Long ago, in a previous century, when I was on HP*UX systems and configuring some local NTP (Network Time Protocol) setups, the DST changeover was built into the local systems, and was user configurable. The network and machine times remained in UTC, which lacks DST. One local developer also had a GPS time receiver, but we didn't link that as a site reference during my time there. The facility also had a high quality 10MHz frequency standard, piped around to the manufacturing test stations. It predated GPS and inter-site computer networks, instead linked to WWV by the old geezer HAM radio aficionados. And it was stable enough to very clearly show the changing altitude of the reflecting ionosphere through the night and morning hours, substantially changing the path length from WWV.
I vote for Daylight Savings Time all year 'round. Here in SoCal by the coast, it gets dark around 4:30pm at times during the year (yuck), and for those who don't have to wake up super-early, the now-bright light in the early morning wakes one up. DST all year long! PS: my plug-in "auto-set" alarm clock sets correctly each time change. My battery-operated "auto-set" wall clock never has once.
In the northeast DST would be nice all year...Dark at 4:30pm is just wrong. Without DST, I would recommend the northeast move to Atlantic time.
What? 8 a.m. is super early? Up here under standard time, sunset will happen at 4 pm. But if we use DST to push that back to 5 pm, then sunrise won't happen until 9 a.m. It is just a fact of life that up here, that at the winter solstice, total daylight is shorter than the standard work&commute day. We simply cannot have daylight at both ends. Unless we move a long way south. I oppose year-round DST on the grounds that a 9 a.m. sunrise is just wrong.

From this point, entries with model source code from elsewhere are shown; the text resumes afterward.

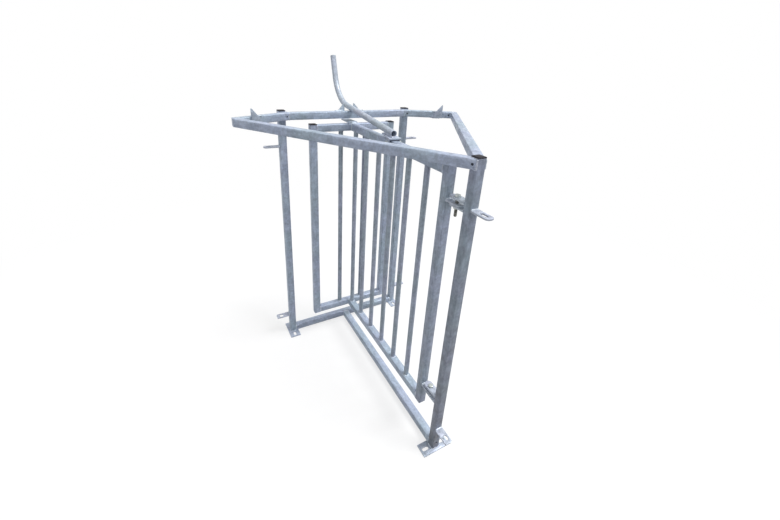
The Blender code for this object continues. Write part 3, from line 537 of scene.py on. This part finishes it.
def insert_cap(name, node, body):
    """A domed cap in place of a tube's plain one."""
    low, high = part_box(node)
    centre = (low + high) / 2
    flange = (high.x - low.x) / 2
    plug = flange - CAP_PLUG_INSET
    seat = high.z - CAP_FLANGE
    profile = (
        (plug, CAP_PLUG_CORNER, low.z), (plug, CAP_PLUG_CORNER, seat), (flange, CAP_CORNER, seat),
        (flange, CAP_CORNER, high.z - CAP_EDGE), (flange - CAP_EDGE_IN, CAP_CORNER, high.z - CAP_EDGE_DOWN),
        (flange - CAP_EDGE, CAP_CORNER, high.z),
        (flange * CAP_SHOULDER, CAP_CORNER, high.z + CAP_DOME * CAP_SHOULDER_RISE),
        (flange * CAP_CROWN, CAP_CROWN_CORNER, high.z + CAP_DOME),
    )
    rings = []
    for size, corner, height in profile:
        outline = rounded_outline(size, size, corner, CAP_CORNER_STEPS)
        rings.append([Vector((centre.x + right, centre.y + far, height)) for right, far in outline])
    cap = skin(name, [(rings, False)], black_polyethylene, body)
    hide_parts(node)


for post_name in POST_NAMES:
    insert_cap(post_name + "_insert_cap", post_name + "_cap", "frame")


# Catches
#
# Four triangles cut from 5 mm plate, welded upright to the ring. Their ramps lift the handle as
# it comes along, and their upright edges hold it.

CATCH_WELD = 0.0024
CATCH_WELD_ENDS = (0.009, 0.047)    # from the stop face
END_CATCH_DISTANCE = 0.180          # from the ring's kink to an end catch's stop face

for catch_name in ("centre_left_catch", "centre_right_catch", "end_left_catch", "end_right_catch"):
    finish_node(catch_name, plate_zinc, PLATE_EDGE)

catch_welds = []
centre_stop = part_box("centre_right_catch")[0].x
arc_places = [KINK + ARC_ALONG * (END_CATCH_DISTANCE - run) for run in CATCH_WELD_ENDS]
for hand in (-1, 1):
    for level in (RING_TOP, RING_BOTTOM):
        centre_ends = [(hand * (centre_stop + run), ring_high.y, level) for run in CATCH_WELD_ENDS]
        catch_welds.append(bead(centre_ends, CATCH_WELD, UP))
        arc_ends = [(hand * place.x, place.y, level) for place in arc_places]
        catch_welds.append(bead(arc_ends, CATCH_WELD, UP))
skin("catch_welds", catch_welds, weld_zinc, "frame")


# Hurdle lugs
#
# Straps of 30 x 5 mm flat bar, welded end-on to the posts with a bead above and below: a slotted
# one near the top and a drilled one near the foot, for the pin of the next hurdle.

LUG_PALE = "#d2dae8"
LUG_DEEP = "#b0bbcb"
ROOT_WELD = 0.0032
ROOT_WELD_HALF = 0.0135

lug_zinc = hot_dip_zinc("hot_dip_zinc_strap", NORTH, LUG_PALE, LUG_DEEP)


def root_welds(node, outward):
    """Beads above and below where a strap meets the face that it stands out from."""
    low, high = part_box(node)
    outward = Vector(outward)
    centre = (low + high) / 2
    reach = abs((high - low).dot(outward)) / 2
    root = centre - outward * reach
    across = UP.cross(outward) * ROOT_WELD_HALF
    beads = []
    for level in (low.z, high.z):
        middle = Vector((root.x, root.y, level))
        beads.append(bead([middle - across, middle + across], ROOT_WELD, UP))
    return beads


lug_welds = []
for post_name, outward in zip(POST_NAMES, (-NORTH, -EAST, EAST)):
    for level_name in ("_upper_lug", "_lower_lug"):
        finish_node(post_name + level_name, lug_zinc, PLATE_EDGE)
        lug_welds += root_welds(post_name + level_name, outward)
skin("lug_welds", lug_welds, weld_zinc, "frame")


# Hinges
#
# Round-ended plates of the same flat bar: two on the post and one on the gate at each hinge,
# turning on an M10 hexagon bolt and nut with a thin, faintly yellow zinc plating.

BOLT_PALE = "#d0d5d3"
BOLT_DEEP = "#a3aaa7"
THREAD_PALE = "#92918a"
THREAD_DEEP = "#67665f"
BOLT_METALLIC = 0.6
BOLT_SMUDGE = 0.006
BOLT_SMUDGE_RANGE = {"From Min": 0.35, "From Max": 0.65}
BOLT_ROUGHNESS = {"To Min": 0.42, "To Max": 0.28}
BOLT_TURNING = 0.0005           # turning marks
BOLT_TURNING_HEIGHT = 0.00001
BOLT_FLATS = 0.017
BOLT_HEAD = 0.0064
BOLT_NUT = 0.008
BOLT_RADIUS = 0.005
BOLT_SIDES = 48
UNDER_HEAD = 0.00005            # from here down a bolt has its thread's darker finish
HEAD_FACE = 0.95                # a head's round face, as a share of its flats
HEAD_CHAMFER = radians(30)
HEAD_STEP = 0.0003              # the step under a head, which it bears on
CROWN_SHARE = 0.30
CROWN_RISE = 0.0001
NUT_CLEARANCE = 0.0002
NUT_CHAMFER = 0.0008
THREAD_PITCH = 0.0015
THREAD_DEPTH = 0.0009
THREAD_ROWS = 6                 # rings of points to one turn
THREAD_LENGTH = 0.032
THREAD_TIP = 0.0012             # the chamfer at the bolt's end
THREAD_RUNOUT = 0.002
HEAD_TURN = radians(15)         # as the spanner left them
NUT_TURN = radians(26)


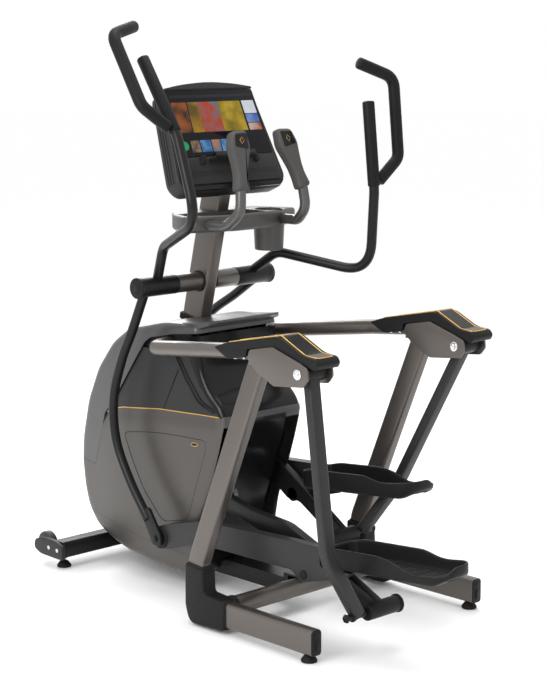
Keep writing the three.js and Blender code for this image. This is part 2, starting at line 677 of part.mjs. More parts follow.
pair("cover_lower", common(common(sideWalls, full(lowerRegion)), half), () => plastic(0x6f6861, 0.42));
const hoodRegion = outline([
  [300, 600], [572, 600], [613, 602.1], [701, 689], [743, 759], [757, 847], [757, 900], [300, 900],
]);
pair(
  "cover_upper",
  common(cut(common(sideWalls, full(upperRegion)), full(hoodRegion)), half),
  () => plastic(0x353638, 0.4),
);
add(
  "cover_skirt",
  common(cut(openCover, box(-SLOT, SLOT, 400, 790, 0, 200)), full(outline([...skirtLine, [640, 0], [1500, 0]]))),
  plastic(0x77706a, 0.4),
);

// ---------- console ----------
// Drawn flat, facing up, with its lower edge at the origin, then leaned back on the mast's head.
// What the mast's head carries is placed from it.
const onConsole = (g) =>
  g.clone().rotateX(THREE.MathUtils.degToRad(90 - CONSOLE_TILT)).translate(0, MAST.high[0] - 85.6, MAST.high[1] - 30);
const housingFace = soft(
  [
    [-232, 34, 16], [-206, 0, 26], [206, 0, 26], [232, 34, 16], [192, 333, 16], [110, 355, 60], [0, 363, 60],
    [-110, 355, 60], [-192, 333, 16],
  ],
  10, 4,
);
const mastRoom = sideways(
  outline([
    [MAST.low[0] - across - GAP, MAST.low[1]], [MAST.low[0] + across + GAP, MAST.low[1]],
    [MAST.high[0] + across + 1, MAST.high[1] + 1], [MAST.high[0] - across - 1, MAST.high[1] + 1],
  ]),
  -MAST.width / 2 - GAP, MAST.width / 2 + GAP,
);
add("console_housing", cut(onConsole(upward(housingFace, -70, 0, 14, 3)), mastRoom), plastic(0x2b2c2e, 0.4));
add(
  "screen",
  onConsole(upward(soft([[-203, 116], [203, 116], [186, 336], [-186, 336]], 8), GAP, 3.5, 0.8, 1)),
  new THREE.MeshStandardMaterial({ color: 0x07080a, roughness: 0.08, metalness: 0 }),
);
add(
  "control_panel",
  onConsole(
    join(
      upward(soft([[-208, 24], [208, 24], [203, 112], [-203, 112]], 10), GAP, 6, 1.5, 1),
      upward(soft([[-84, 96], [84, 96], [84, 106], [-84, 106]], 3), 3, 46, 1, 1),
      upward(soft([[-84, 96], [84, 96], [84, 116], [-84, 116]], 3), 40, 46, 1, 1),
    ),
  ),
  plastic(0x303133, 0.45),
);

// ---------- fixed grips, tray and cup ----------
const fromHead = (points) => points.map(([x, y, ...rest]) => [x, MAST.high[0] + y, ...rest]);
// A bar's line, its two ends drawn out by `extra`.
const barLine = (extra = 0) =>
  new BentPath(
    fromHead([
      [98 - 0.2 * extra, -191.6 + 0.3 * extra, MAST.high[1] + 145 + 0.9 * extra],
      [134, -247.6, MAST.high[1] - 17, 120], [142, -255.6, MAST.high[1] - 85, 50],
      [156, -204.6, MAST.high[1] - 130, 40], [158, -124.6 + extra, MAST.high[1] - 130],
    ]),
    50, 5,
  );
const barRoom = along(barLine(2 * GAP), ring(16.5 + GAP, 14));
pair("fixed_bar", along(barLine(), ring(16.5, 14)), () => steel(0x6d6964, 0.4));
const gripFrame = new THREE.Matrix4().makeBasis(
  ...(() => {
    const up = new THREE.Vector3(94 - 134, 615 - 553, 1500 - 1318).normalize();
    const out = new THREE.Vector3(0, -1, 0.33);
    out.addScaledVector(up, -out.dot(up)).normalize();
    return [up.clone().cross(out), up, out];
  })(),
);
const paddle = upward(
  outline([[-30, 0], [30, 0], [32, 90], [41, 150], [37, 190], [-33, 206], [-41, 150], [-32, 90]]),
  -19, 19, 12, 3,
);
pair(
  "fixed_grip",
  cut(
    paddle.applyMatrix4(gripFrame).translate(133.4, MAST.high[0] - 249.6, MAST.high[1] - 23),
    barRoom,
  ),
  () => plastic(0x5a5856, 0.7),
);
const CUP = [140, MAST.high[0] - 88.6];
const trayTop = MAST.high[1] - 101, trayLow = trayTop - 52;
const dish = outline(
  fromHead([
    [-66, -160.6], [66, -160.6], [238, -108.6], [234, -82.6], [196, 1.4], [134, 73.4], [-134, 73.4], [-196, 1.4],
    [-234, -82.6], [-238, -108.6],
  ]),
);
const bowl = soft(
  fromHead([
    [-62, -146.6], [62, -146.6], [84, -138.6], [84, -30.6], [44, -24.6], [-200, -24.6], [-216, -90.6],
    [-200, -106.6],
  ]),
  8,
);
const cup = (r, z0, z1) =>
  new THREE.CylinderGeometry(r, r - 4, z1 - z0, 28).rotateX(Math.PI / 2).translate(...CUP, (z0 + z1) / 2);
add(
  "tray_and_cup",
  cut(
    join(upward(dish, trayLow, trayTop, 9, 2), cup(50, trayLow - 80, trayLow + 8)),
    cup(45, trayLow - 75, trayTop + 26),
    upward(bowl, trayTop - 16, trayTop + 66),
    mastRoom,
    barRoom,
    mirrored(barRoom),
  ),
  plastic(0x4a4744, 0.5),
);

export default new THREE.Group().add(machine);
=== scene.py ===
import json
import math

import bmesh
import bpy
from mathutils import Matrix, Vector

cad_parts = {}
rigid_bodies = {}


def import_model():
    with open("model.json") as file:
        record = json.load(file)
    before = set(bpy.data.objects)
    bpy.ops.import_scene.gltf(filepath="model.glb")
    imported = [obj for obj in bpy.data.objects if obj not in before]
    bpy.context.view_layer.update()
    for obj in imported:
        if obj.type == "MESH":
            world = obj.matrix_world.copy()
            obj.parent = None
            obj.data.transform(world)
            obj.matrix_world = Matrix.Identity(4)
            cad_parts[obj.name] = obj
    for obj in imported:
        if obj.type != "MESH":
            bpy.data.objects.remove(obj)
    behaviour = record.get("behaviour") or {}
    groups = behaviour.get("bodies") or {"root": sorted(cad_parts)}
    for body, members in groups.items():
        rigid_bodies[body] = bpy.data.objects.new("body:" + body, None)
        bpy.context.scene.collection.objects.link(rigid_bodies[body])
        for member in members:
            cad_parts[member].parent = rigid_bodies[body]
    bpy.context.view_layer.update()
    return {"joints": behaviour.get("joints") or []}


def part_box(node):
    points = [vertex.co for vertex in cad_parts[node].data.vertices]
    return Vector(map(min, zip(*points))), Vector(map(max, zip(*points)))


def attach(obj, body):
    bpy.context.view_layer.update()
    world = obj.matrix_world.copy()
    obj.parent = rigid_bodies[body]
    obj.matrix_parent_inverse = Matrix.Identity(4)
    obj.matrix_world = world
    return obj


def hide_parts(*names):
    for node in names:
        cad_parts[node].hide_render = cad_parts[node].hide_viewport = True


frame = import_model()
cad_nodes = set(bpy.data.objects.keys())
scene = bpy.context.scene


# ---------------------------------------------------------------- camera
# A long lens at head height, behind the machine and to its left, dipped a little.
def placed(name, data):
    """A new object in the scene."""
    thing = bpy.data.objects.new(name, data)
    scene.collection.objects.link(thing)
    return thing


lens = bpy.data.cameras.new("studio_camera")
lens.lens, lens.sensor_width = 96.91, 36
camera = placed("studio_camera", lens)
camera.location = (-3.972, -4.057, 1.795)
camera_dip, camera_heading = 9.521, -44.188
camera.rotation_euler = (math.radians(90 - camera_dip), 0, math.radians(camera_heading))
scene.camera = camera
scene.view_settings.view_transform = "Standard"


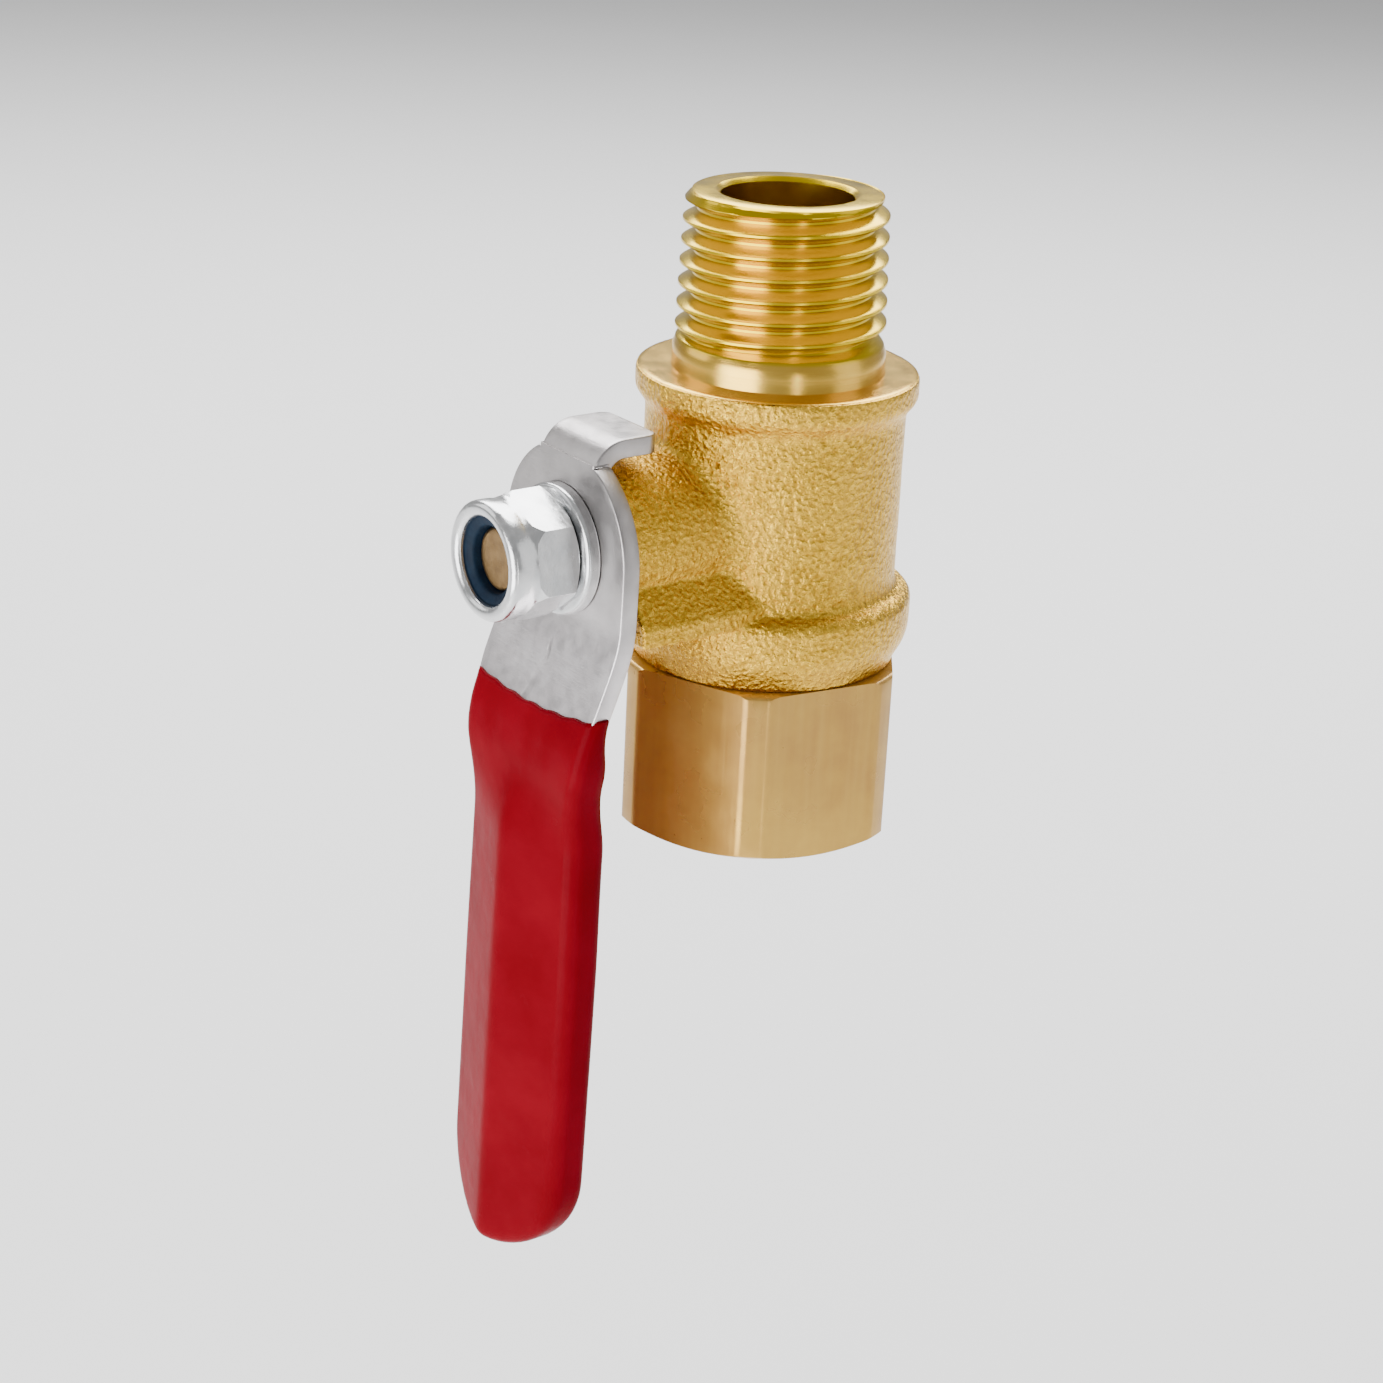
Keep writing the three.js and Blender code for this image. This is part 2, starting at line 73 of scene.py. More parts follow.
# ------------------------------------------------------------- sizes, from CAD


def span(node):
    """Lowest and highest corner of a CAD node, in millimetres."""
    low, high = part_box(node)
    return np.array(low) / MM, np.array(high) / MM


body_low, body_high = span("valve_body")
grip_low, grip_high = span("handle_grip")
washer_low, washer_high = span("plain_washer")
nut_low, nut_high = span("lock_nut")
insert_low, insert_high = span("nut_insert")
stem_low, stem_high = span("stem")

STEM_Z = frame["joints"][0]["pos_m"][2] / MM

# The forging: heights are along the flow axis, ends along the stem are reaches.
TOP = body_high[2]
SEAM = body_low[2]
SHOULDER = TOP - 11.1
LOWER_COLLAR_R = body_high[0]
LOWER_COLLAR_HEIGHT = 4.8
COLLAR_CHAMFER_R = 8.3
COLLAR_CHAMFER = (0.858, 0.515)
UPPER_COLLAR_R = 8.93
UPPER_COLLAR_HEIGHT = 1.75
BARREL_R = 8.28
BOSS_R = 5.1
BOSS_END = -body_low[1]
STOP_END = BOSS_END - 0.2
CLOSED_STOP_START = 4.4
SHELF_START = 6.2
PARTING_LINE = (0.07, 0.4)

# Bores of the forging.
PORT_R = 4.18
CAVITY_R = 6.9
CAVITY_HALF = 6.25
NOSE_BORE_R = 7.25
NOSE_BORE_DEPTH = 3.1
FLANGE_BORE_R = 3.8
FLANGE_BORE_END = 8.65
STEM_BORE_R = 3.03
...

The reason I wish we had four time changes instead of two is because I find my health is far better when the sun is waking me up at the right time. Unfortunately, our tilted planet results in sunrise being a variable compared with our clocks. Without DST, the sun is waking me up way too early at the beginning of summer. In the dead of winter (and right before DST ended yesterday), I'm waking up in the dark, and it's dark when I'm driving to work. Ideally for me, sunrise would be around 6:00 or so every day of the year.
Casio G-Shock watches are available with 6 bands so they can listen worldwide. I have a few of them. Posted via the PriusChat mobile app.
You could move to a city near the equator. I remember being in Singapore and Jakarta throughout the year and sunrise and sunset was almost always at 6am and 6pm. It was strange in the summer with the sun down at 6pm.